#### Short problem
Quote every entry word for word.

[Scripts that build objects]
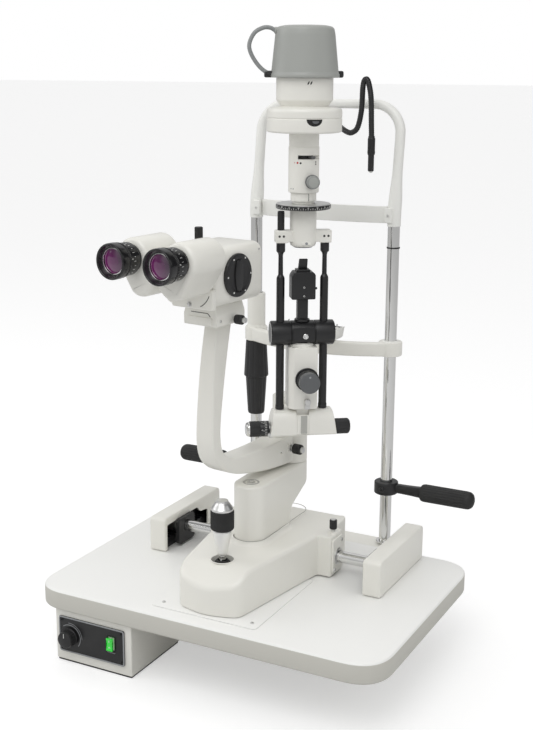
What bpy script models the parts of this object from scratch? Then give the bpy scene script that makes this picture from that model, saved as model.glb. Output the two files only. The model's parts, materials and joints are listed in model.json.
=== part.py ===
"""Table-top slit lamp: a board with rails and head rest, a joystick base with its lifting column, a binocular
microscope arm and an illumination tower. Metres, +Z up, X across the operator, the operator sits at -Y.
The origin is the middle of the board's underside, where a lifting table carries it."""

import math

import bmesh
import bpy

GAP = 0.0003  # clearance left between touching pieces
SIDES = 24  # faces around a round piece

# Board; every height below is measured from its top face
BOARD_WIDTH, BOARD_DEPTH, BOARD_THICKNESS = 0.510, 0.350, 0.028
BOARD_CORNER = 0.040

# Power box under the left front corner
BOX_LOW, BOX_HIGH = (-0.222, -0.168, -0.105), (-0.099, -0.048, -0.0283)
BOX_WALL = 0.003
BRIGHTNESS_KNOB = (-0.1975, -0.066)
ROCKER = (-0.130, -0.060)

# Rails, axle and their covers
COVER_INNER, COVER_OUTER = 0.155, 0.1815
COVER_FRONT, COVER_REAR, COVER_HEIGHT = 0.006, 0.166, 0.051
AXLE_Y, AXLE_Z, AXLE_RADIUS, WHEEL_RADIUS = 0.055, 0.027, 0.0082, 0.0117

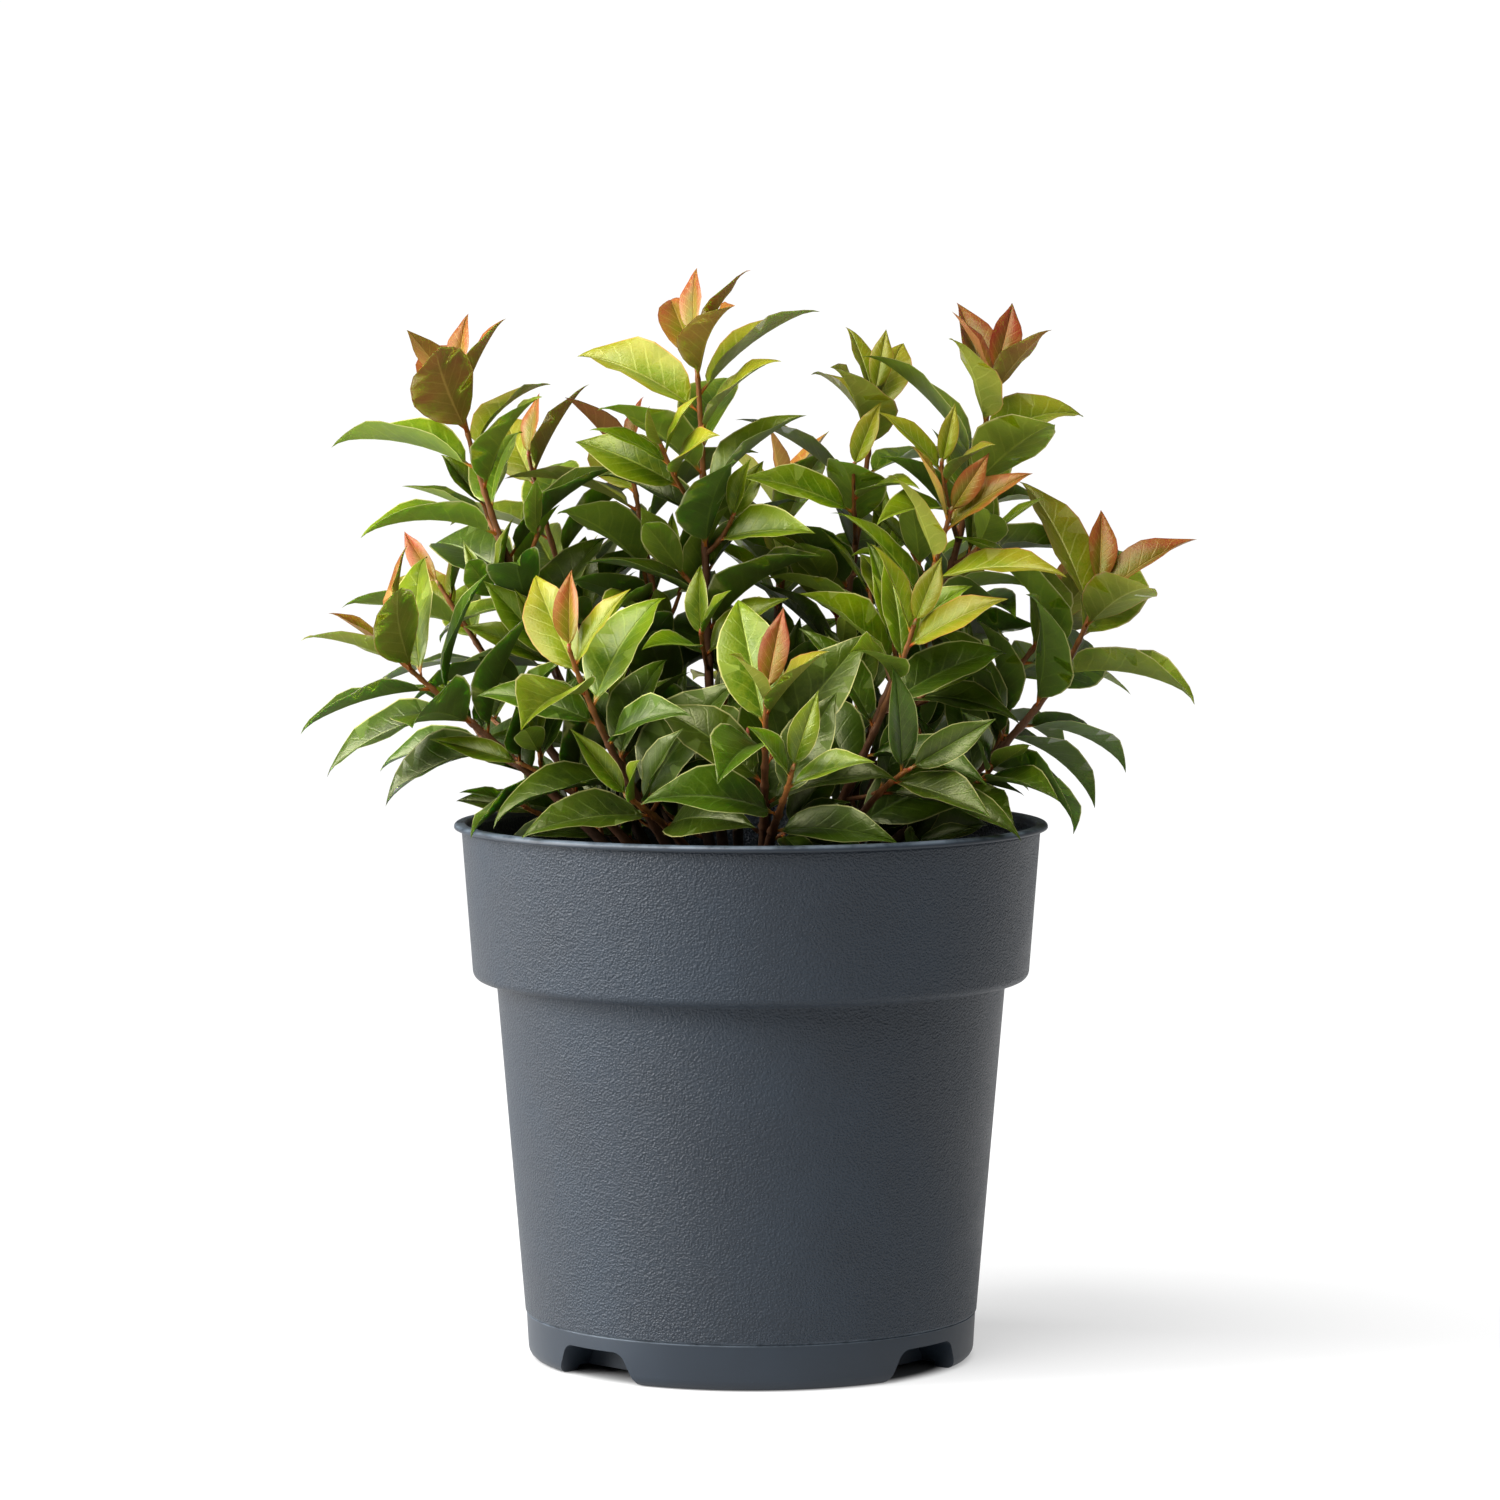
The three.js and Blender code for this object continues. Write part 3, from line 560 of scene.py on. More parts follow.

#### Written answer
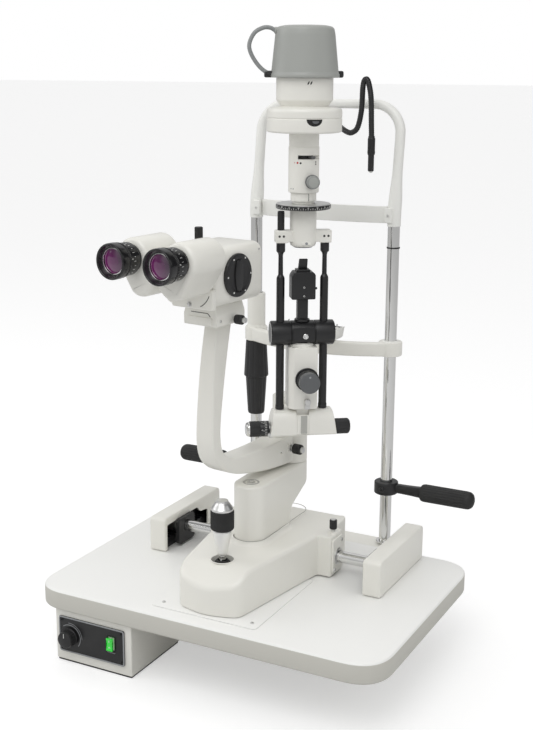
What bpy script models the parts of this object from scratch? Then give the bpy scene script that makes this picture from that model, saved as model.glb. Output the two files only. The model's parts, materials and joints are listed in model.json.
=== part.py ===
"""Table-top slit lamp: a board with rails and head rest, a joystick base with its lifting column, a binocular
microscope arm and an illumination tower. Metres, +Z up, X across the operator, the operator sits at -Y.
The origin is the middle of the board's underside, where a lifting table carries it."""

import math

import bmesh
import bpy

GAP = 0.0003  # clearance left between touching pieces
SIDES = 24  # faces around a round piece

# Board; every height below is measured from its top face
BOARD_WIDTH, BOARD_DEPTH, BOARD_THICKNESS = 0.510, 0.350, 0.028
BOARD_CORNER = 0.040

# Power box under the left front corner
BOX_LOW, BOX_HIGH = (-0.222, -0.168, -0.105), (-0.099, -0.048, -0.0283)
BOX_WALL = 0.003
BRIGHTNESS_KNOB = (-0.1975, -0.066)
ROCKER = (-0.130, -0.060)

# Rails, axle and their covers
COVER_INNER, COVER_OUTER = 0.155, 0.1815
COVER_FRONT, COVER_REAR, COVER_HEIGHT = 0.006, 0.166, 0.051
AXLE_Y, AXLE_Z, AXLE_RADIUS, WHEEL_RADIUS = 0.055, 0.027, 0.0082, 0.0117

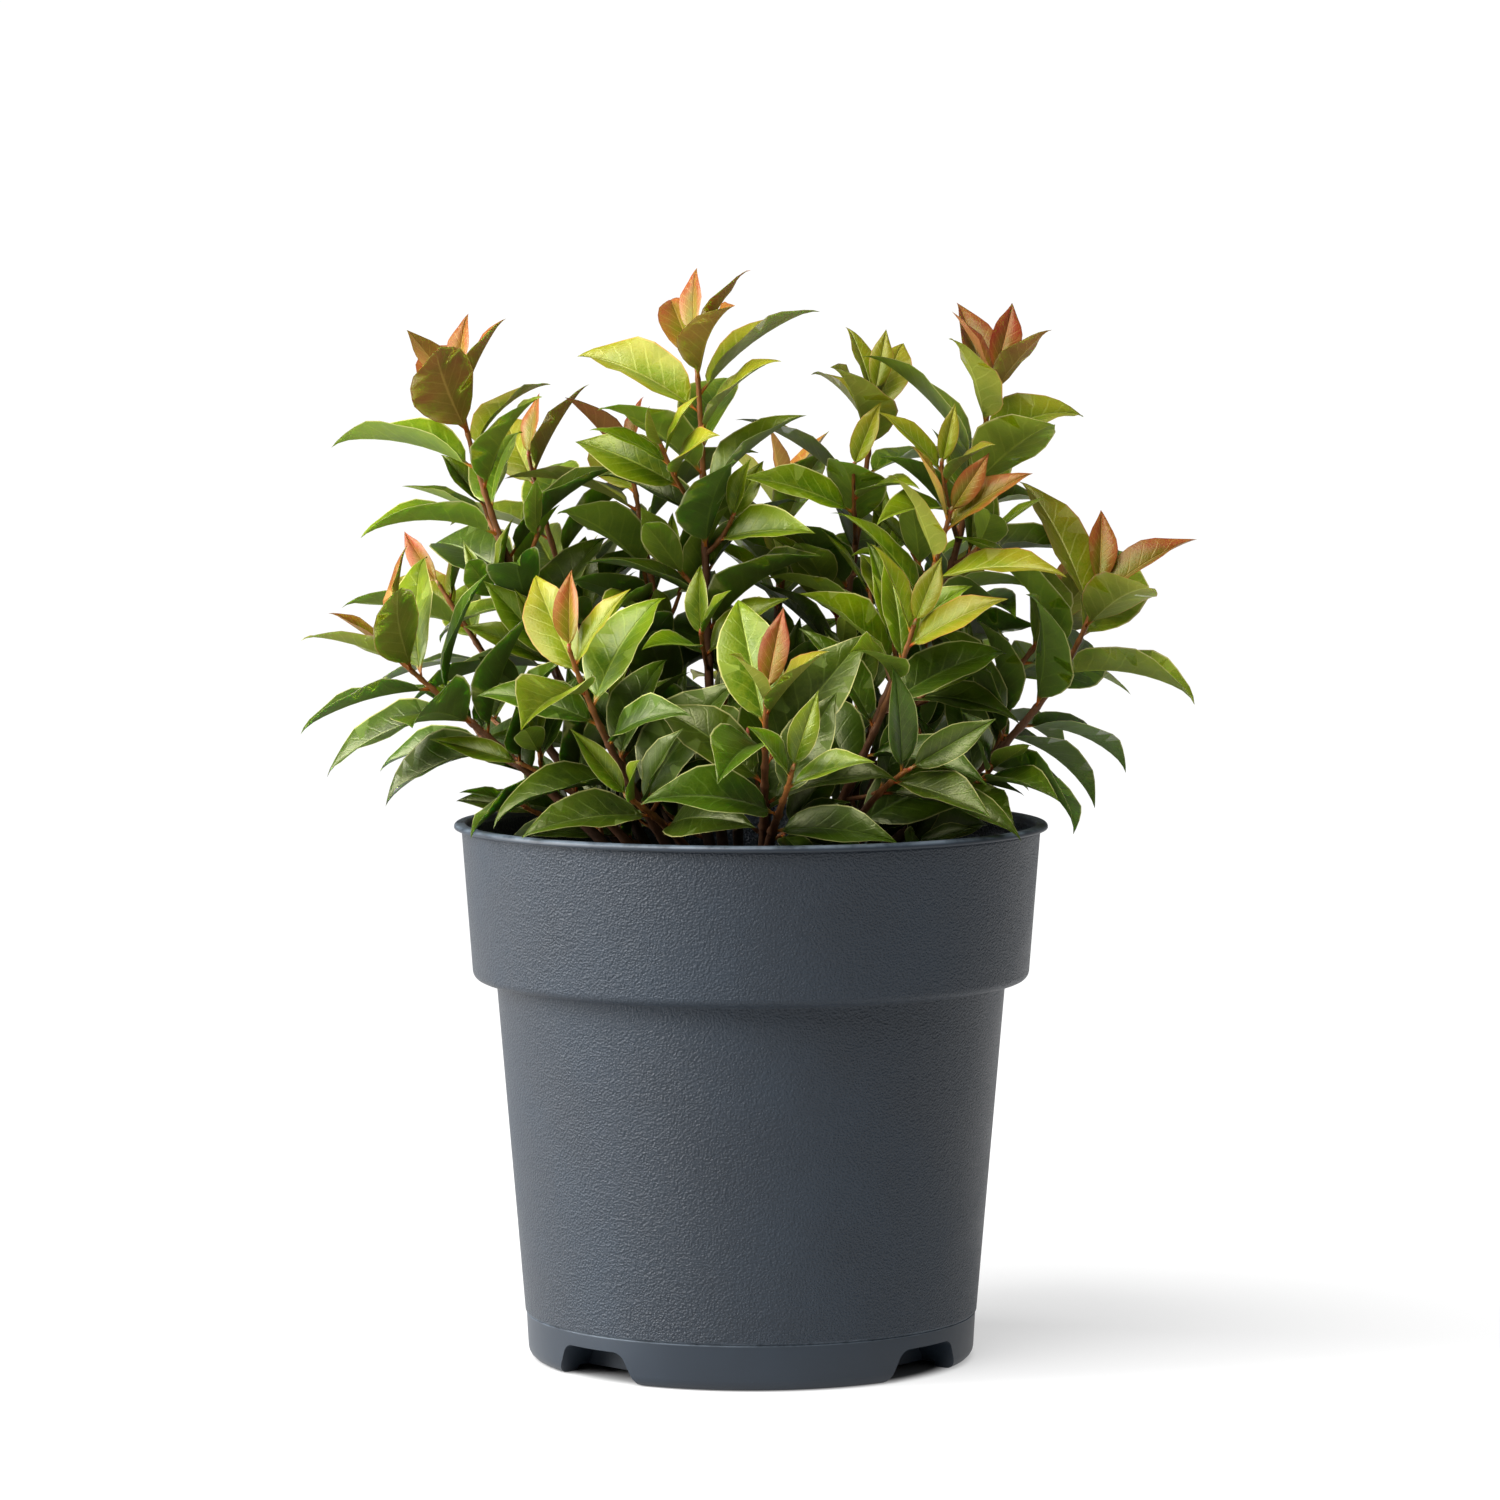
The three.js and Blender code for this object continues. Write part 3, from line 560 of scene.py on. More parts follow.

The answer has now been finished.